● **EXERCISE AIM**:
Among the entries, which lines carry the string "saved"? Copy each of them.

● **DATASET RECORDS**:
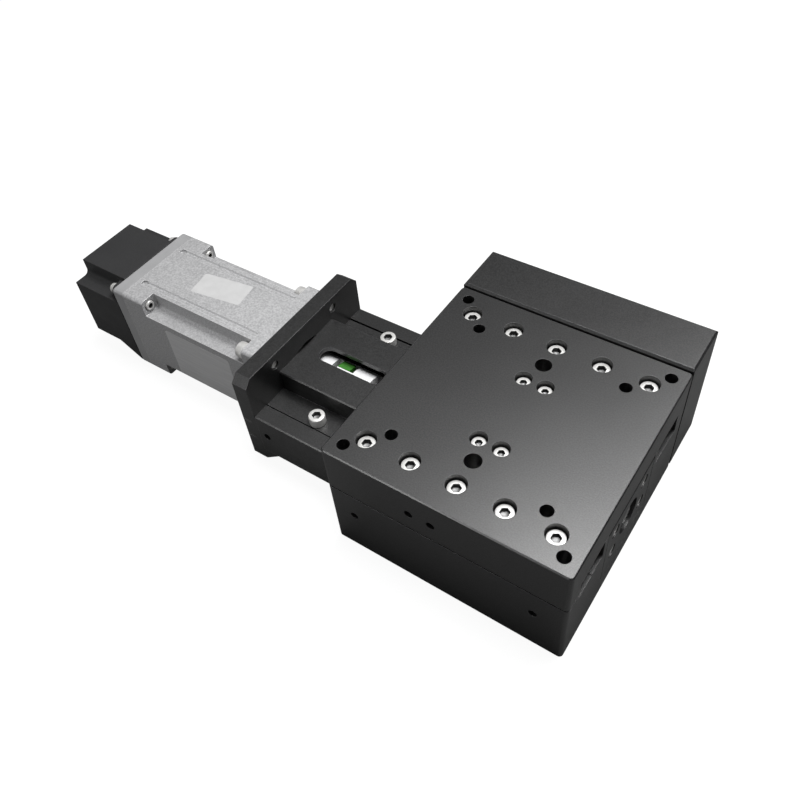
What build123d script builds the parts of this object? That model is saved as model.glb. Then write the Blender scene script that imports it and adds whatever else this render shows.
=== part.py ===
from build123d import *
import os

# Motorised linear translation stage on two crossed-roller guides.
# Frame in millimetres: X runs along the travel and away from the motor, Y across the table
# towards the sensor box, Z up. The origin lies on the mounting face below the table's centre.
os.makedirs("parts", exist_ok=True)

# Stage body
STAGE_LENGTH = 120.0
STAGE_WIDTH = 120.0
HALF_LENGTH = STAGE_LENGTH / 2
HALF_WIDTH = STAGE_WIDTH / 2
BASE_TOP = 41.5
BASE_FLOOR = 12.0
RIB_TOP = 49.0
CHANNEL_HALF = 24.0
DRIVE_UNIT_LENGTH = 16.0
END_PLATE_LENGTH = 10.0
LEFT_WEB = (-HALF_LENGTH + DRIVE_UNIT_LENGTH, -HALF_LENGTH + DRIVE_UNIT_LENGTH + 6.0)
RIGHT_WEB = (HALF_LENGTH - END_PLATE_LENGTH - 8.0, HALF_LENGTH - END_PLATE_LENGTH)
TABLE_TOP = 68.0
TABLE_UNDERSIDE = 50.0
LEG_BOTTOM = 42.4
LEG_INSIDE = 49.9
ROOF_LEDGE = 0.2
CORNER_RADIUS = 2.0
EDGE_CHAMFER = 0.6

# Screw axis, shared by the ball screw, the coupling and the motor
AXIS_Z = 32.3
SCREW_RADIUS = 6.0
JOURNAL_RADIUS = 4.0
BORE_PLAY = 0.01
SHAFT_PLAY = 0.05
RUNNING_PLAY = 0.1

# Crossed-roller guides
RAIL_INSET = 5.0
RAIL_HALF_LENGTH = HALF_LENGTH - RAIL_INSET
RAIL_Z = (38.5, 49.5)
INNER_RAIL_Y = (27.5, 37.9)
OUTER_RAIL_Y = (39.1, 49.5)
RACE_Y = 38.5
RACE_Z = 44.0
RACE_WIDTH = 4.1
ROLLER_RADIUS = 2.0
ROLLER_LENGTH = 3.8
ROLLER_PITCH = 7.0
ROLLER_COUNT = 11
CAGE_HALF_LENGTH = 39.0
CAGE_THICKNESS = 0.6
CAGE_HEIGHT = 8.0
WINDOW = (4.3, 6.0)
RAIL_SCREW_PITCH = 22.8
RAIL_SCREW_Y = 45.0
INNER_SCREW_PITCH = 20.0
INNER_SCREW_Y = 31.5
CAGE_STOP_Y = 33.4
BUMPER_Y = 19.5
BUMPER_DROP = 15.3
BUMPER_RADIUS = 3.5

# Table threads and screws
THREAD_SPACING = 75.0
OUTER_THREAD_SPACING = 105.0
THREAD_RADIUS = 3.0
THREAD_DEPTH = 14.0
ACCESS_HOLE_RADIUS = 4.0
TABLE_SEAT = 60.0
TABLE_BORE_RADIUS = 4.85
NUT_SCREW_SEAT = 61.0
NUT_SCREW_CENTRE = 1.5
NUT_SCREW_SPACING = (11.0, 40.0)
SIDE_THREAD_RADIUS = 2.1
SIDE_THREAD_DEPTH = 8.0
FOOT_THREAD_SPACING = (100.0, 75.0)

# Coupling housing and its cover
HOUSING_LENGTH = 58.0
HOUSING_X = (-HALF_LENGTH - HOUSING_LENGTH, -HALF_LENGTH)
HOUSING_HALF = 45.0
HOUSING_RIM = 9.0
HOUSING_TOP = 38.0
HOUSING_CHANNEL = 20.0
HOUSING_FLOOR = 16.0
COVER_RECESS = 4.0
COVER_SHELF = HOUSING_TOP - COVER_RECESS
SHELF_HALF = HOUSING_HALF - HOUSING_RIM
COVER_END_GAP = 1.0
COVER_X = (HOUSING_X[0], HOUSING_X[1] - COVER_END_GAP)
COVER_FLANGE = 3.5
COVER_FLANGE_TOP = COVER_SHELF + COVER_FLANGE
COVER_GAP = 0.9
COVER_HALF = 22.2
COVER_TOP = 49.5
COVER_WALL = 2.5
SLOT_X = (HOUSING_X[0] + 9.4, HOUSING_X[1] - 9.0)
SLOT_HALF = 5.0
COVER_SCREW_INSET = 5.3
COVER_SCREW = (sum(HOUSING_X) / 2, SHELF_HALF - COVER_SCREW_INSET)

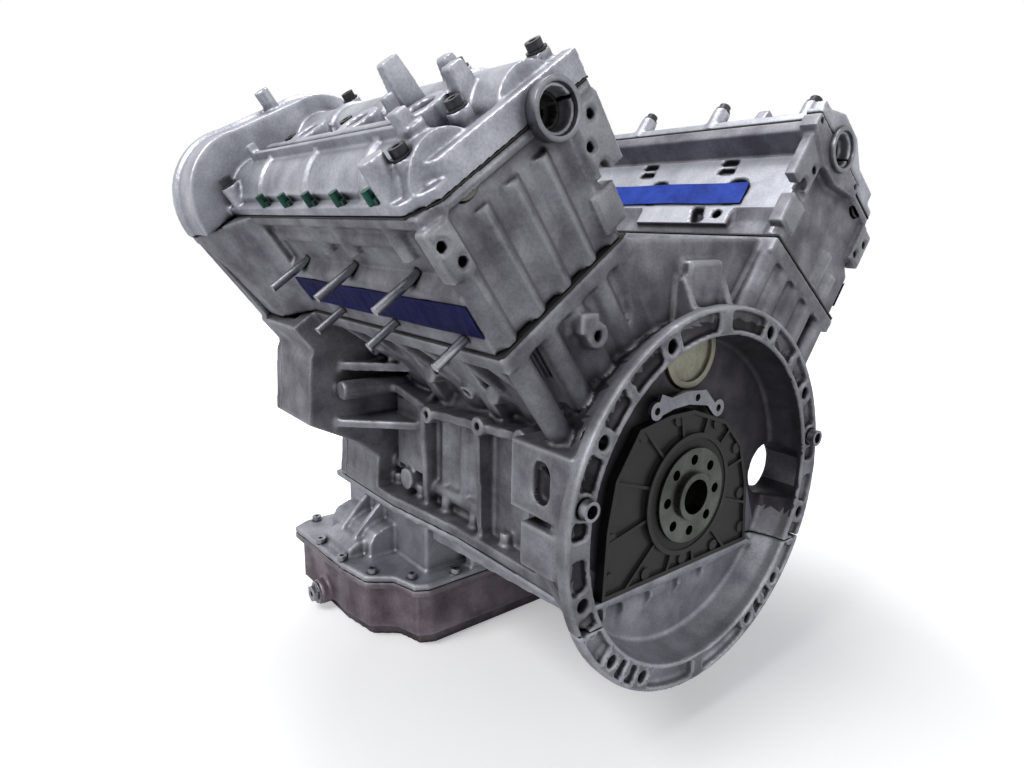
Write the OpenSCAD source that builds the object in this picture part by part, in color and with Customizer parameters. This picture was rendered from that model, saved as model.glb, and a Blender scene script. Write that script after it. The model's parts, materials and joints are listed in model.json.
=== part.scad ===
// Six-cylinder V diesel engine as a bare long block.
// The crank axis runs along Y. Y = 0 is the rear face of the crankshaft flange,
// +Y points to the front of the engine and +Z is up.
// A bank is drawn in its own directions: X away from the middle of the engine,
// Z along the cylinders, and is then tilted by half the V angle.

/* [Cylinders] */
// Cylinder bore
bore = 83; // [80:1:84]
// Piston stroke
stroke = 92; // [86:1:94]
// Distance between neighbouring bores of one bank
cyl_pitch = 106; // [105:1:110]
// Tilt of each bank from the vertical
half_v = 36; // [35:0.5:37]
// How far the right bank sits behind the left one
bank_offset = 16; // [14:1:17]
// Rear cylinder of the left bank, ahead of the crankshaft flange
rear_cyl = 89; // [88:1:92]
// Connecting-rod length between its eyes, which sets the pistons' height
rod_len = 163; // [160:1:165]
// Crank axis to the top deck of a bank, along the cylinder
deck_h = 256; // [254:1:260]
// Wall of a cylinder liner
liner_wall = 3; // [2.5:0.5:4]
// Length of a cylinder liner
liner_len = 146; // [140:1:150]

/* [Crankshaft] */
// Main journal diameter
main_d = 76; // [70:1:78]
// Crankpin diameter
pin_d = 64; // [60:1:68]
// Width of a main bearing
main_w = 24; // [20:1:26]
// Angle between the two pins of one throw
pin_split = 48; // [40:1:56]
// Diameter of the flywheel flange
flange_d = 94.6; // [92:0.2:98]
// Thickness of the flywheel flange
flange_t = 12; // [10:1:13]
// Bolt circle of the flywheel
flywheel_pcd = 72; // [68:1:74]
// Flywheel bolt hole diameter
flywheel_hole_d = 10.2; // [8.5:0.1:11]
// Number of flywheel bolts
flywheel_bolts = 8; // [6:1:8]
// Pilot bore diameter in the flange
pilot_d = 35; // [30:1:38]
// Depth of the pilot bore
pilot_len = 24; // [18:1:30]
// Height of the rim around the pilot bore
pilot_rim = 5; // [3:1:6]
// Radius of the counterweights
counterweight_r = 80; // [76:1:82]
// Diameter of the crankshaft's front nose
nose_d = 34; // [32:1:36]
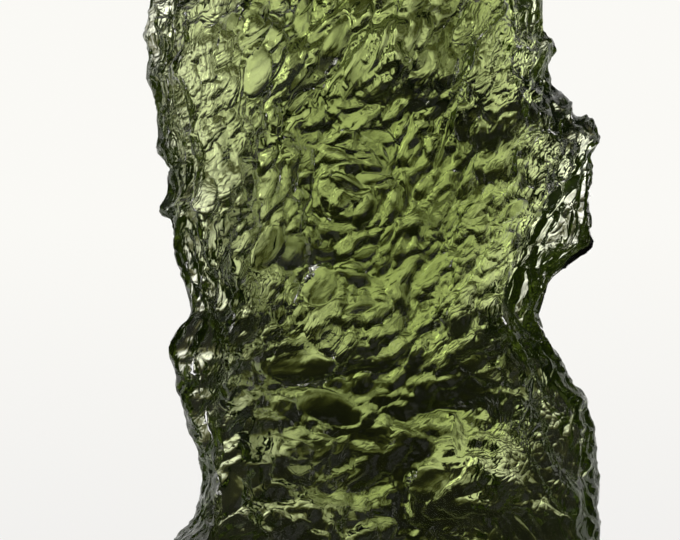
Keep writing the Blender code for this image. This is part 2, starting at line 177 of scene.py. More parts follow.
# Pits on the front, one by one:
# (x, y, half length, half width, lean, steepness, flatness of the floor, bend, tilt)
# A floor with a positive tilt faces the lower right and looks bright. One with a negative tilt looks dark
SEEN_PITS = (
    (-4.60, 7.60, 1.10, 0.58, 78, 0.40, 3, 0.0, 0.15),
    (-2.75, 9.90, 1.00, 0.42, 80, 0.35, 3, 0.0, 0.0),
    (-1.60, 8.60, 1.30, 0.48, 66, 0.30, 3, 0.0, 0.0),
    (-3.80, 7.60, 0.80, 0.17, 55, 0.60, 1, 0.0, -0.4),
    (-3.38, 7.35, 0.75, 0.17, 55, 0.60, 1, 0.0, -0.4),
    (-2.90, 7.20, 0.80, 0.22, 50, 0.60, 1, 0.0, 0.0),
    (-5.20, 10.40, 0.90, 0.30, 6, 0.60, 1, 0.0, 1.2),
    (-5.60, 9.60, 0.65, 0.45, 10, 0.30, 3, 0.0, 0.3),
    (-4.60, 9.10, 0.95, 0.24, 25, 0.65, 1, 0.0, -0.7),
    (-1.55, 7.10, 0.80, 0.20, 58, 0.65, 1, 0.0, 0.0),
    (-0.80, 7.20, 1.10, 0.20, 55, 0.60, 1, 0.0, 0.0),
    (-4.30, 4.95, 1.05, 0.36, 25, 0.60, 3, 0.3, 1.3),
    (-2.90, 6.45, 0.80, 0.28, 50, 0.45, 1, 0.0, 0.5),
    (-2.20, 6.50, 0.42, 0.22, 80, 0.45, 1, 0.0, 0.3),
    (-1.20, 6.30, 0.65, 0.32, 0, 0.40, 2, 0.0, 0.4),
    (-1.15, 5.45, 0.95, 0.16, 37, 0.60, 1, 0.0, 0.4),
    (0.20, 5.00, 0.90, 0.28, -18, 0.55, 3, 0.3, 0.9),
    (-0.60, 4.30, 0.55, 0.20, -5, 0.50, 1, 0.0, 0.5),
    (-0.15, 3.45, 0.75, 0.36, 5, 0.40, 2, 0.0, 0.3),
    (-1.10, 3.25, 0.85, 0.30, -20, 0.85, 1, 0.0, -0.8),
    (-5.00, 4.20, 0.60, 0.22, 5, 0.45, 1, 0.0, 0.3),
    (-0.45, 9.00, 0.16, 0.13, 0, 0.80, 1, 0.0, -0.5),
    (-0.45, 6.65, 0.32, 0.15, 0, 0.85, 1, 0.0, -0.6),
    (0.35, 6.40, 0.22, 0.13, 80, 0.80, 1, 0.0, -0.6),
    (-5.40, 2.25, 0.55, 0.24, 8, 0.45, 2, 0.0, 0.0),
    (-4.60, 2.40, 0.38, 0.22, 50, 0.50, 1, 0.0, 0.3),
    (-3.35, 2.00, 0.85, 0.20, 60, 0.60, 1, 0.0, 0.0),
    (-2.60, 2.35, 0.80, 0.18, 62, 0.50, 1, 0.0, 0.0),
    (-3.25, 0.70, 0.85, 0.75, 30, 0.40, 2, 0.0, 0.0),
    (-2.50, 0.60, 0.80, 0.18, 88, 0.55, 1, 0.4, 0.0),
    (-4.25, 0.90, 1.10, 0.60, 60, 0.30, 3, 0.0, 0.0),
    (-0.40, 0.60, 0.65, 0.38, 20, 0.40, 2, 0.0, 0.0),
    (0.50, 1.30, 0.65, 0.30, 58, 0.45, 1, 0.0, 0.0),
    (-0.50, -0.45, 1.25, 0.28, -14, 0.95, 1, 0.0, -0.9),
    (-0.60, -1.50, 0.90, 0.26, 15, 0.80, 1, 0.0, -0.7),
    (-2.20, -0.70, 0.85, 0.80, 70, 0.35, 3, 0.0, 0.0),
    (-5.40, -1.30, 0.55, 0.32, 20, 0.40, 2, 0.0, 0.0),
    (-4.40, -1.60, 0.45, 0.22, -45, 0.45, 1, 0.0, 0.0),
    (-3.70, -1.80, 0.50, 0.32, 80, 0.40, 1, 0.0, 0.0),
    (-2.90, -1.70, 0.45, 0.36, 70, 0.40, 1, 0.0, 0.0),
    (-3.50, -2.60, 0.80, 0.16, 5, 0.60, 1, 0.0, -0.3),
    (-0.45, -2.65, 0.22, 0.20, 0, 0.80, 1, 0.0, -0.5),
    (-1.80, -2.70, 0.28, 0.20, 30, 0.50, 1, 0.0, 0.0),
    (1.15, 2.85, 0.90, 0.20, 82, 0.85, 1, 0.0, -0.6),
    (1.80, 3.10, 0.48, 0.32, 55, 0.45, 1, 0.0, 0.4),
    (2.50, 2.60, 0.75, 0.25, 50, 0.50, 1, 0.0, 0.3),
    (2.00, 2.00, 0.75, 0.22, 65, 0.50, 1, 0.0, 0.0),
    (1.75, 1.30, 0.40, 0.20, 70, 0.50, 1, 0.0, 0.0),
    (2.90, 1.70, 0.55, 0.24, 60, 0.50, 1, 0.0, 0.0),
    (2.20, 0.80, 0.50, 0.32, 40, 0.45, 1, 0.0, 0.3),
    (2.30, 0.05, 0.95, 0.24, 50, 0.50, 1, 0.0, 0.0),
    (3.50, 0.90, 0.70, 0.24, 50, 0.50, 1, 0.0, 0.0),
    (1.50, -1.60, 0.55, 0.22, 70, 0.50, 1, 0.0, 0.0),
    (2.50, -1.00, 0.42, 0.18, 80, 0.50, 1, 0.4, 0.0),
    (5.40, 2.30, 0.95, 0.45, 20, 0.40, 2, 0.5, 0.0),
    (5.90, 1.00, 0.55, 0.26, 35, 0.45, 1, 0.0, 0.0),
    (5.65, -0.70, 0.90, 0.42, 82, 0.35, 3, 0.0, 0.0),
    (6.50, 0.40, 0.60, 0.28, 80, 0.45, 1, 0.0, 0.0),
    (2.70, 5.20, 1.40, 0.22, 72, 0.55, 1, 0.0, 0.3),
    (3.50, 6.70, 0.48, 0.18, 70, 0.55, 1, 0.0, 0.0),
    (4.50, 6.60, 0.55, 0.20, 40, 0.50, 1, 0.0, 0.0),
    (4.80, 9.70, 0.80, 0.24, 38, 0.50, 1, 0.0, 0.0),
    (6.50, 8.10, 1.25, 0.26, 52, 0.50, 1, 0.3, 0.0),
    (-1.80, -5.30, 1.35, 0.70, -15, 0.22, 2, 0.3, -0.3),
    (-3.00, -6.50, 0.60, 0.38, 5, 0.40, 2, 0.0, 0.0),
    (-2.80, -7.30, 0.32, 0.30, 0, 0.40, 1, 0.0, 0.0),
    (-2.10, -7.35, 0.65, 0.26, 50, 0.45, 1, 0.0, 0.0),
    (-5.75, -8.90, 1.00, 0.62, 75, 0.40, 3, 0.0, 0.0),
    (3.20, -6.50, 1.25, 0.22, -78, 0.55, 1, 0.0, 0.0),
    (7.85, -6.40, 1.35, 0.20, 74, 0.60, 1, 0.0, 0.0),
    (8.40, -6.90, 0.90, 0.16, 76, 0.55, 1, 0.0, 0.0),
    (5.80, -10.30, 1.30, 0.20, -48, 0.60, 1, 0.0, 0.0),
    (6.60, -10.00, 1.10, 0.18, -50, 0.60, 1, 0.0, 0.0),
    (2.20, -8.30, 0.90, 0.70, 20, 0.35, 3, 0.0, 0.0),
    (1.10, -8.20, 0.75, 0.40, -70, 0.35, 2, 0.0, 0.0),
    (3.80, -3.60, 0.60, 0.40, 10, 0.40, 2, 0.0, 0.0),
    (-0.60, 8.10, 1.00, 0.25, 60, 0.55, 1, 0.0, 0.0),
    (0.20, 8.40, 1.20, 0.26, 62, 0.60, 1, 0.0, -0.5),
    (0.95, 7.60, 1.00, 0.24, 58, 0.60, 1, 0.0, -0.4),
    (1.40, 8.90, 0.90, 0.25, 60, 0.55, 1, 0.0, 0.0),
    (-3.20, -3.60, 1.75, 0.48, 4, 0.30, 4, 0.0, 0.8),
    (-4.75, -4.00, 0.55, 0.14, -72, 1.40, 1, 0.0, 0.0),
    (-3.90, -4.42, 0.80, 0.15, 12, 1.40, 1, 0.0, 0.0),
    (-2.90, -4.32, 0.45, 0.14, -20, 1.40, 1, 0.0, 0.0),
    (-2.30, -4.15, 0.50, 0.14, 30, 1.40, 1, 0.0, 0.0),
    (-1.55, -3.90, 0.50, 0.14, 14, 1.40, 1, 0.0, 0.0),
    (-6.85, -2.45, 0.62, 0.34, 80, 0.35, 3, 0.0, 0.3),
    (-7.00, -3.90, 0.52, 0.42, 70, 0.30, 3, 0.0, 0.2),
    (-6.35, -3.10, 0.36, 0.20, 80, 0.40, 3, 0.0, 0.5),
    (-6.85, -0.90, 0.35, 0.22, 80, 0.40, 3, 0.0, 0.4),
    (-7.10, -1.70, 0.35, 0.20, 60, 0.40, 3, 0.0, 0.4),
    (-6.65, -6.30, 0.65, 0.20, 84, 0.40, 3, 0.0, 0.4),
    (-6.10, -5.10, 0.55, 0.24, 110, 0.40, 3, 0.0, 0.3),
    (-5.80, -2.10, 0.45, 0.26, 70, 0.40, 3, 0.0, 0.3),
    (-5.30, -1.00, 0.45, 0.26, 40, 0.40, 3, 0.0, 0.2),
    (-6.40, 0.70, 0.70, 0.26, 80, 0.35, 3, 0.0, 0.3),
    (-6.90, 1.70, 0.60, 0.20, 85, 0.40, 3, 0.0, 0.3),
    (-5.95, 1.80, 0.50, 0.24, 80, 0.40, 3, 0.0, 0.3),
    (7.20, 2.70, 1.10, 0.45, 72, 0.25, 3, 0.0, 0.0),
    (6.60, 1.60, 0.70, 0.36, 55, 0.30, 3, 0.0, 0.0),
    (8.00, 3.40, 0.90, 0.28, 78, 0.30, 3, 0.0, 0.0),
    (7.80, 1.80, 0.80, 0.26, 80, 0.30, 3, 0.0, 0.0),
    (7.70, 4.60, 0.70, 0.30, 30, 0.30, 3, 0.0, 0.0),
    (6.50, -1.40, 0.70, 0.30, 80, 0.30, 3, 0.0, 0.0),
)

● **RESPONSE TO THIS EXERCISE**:
What build123d script builds the parts of this object? That model is saved as model.glb. Then write the Blender scene script that imports it and adds whatever else this render shows.
Write the OpenSCAD source that builds the object in this picture part by part, in color and with Customizer parameters. This picture was rendered from that model, saved as model.glb, and a Blender scene script. Write that script after it. The model's parts, materials and joints are listed in model.json.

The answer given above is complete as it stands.